For full-year 2026, management maintained guidance:

  • 2% to 3% organic ACV growth
  • 1% to 2% recurring organic revenue growth
  • Adjusted EBITDA margin expansion to nearly 43%
  • Free cash flow growth of about 10% to $400 million

Management highlighted:

  • Further margin expansion from cost efficiencies and disposals
  • Potential guidance revision if LS&H sale is completed

Takeaways

Clarivate’s business model transition is gaining traction, with proprietary content and workflow software now anchoring growth and margin expansion. AI is positioned as an enabler, not a disruptor, with early signs of product adoption and improved customer retention. Portfolio simplification and deleveraging are the dominant capital allocation themes for 2026.

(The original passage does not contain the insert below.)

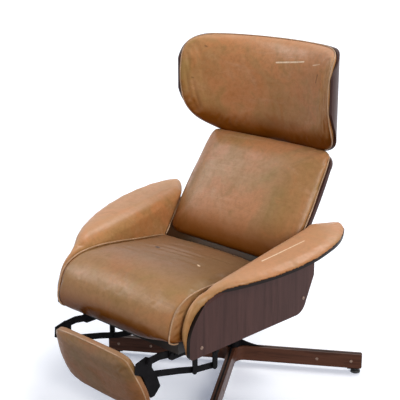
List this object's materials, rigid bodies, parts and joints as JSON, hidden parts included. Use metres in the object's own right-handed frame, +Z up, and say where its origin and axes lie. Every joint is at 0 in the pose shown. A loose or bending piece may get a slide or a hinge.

  • Resilient Recurring Revenue: Subscription-based models and high retention rates are driving predictability and cash flow strength.
  • AI-Driven Upside Balanced by Monetization Uncertainty: Product launches are resonating, but pricing power and incremental revenue are not yet fully proven.
  • Watch for LS&H Sale and IP Segment Turnaround: Both are critical levers for future growth and margin realization.

Conclusion

Clarivate’s Q4 results reflect a business at a crossroads, with a sharpened strategic focus, improved recurring revenue mix, and disciplined capital allocation. The coming year will test the durability of its proprietary moat and the company’s ability to translate AI investments into sustained organic growth and margin expansion.

Industry Read-Through

Clarivate’s pivot toward proprietary content and workflow integration signals that information services and enterprise software providers must double down on unique data assets and embedded solutions to defend against AI commoditization. The company’s approach to AI—leveraging it as an amplifier rather than a disruptor—offers a blueprint for incumbents seeking to monetize existing data moats. The move to divest non-core segments and prioritize deleveraging also highlights a broader trend of portfolio rationalization and balance sheet strengthening across the sector, especially as capital markets remain volatile and technology shifts accelerate.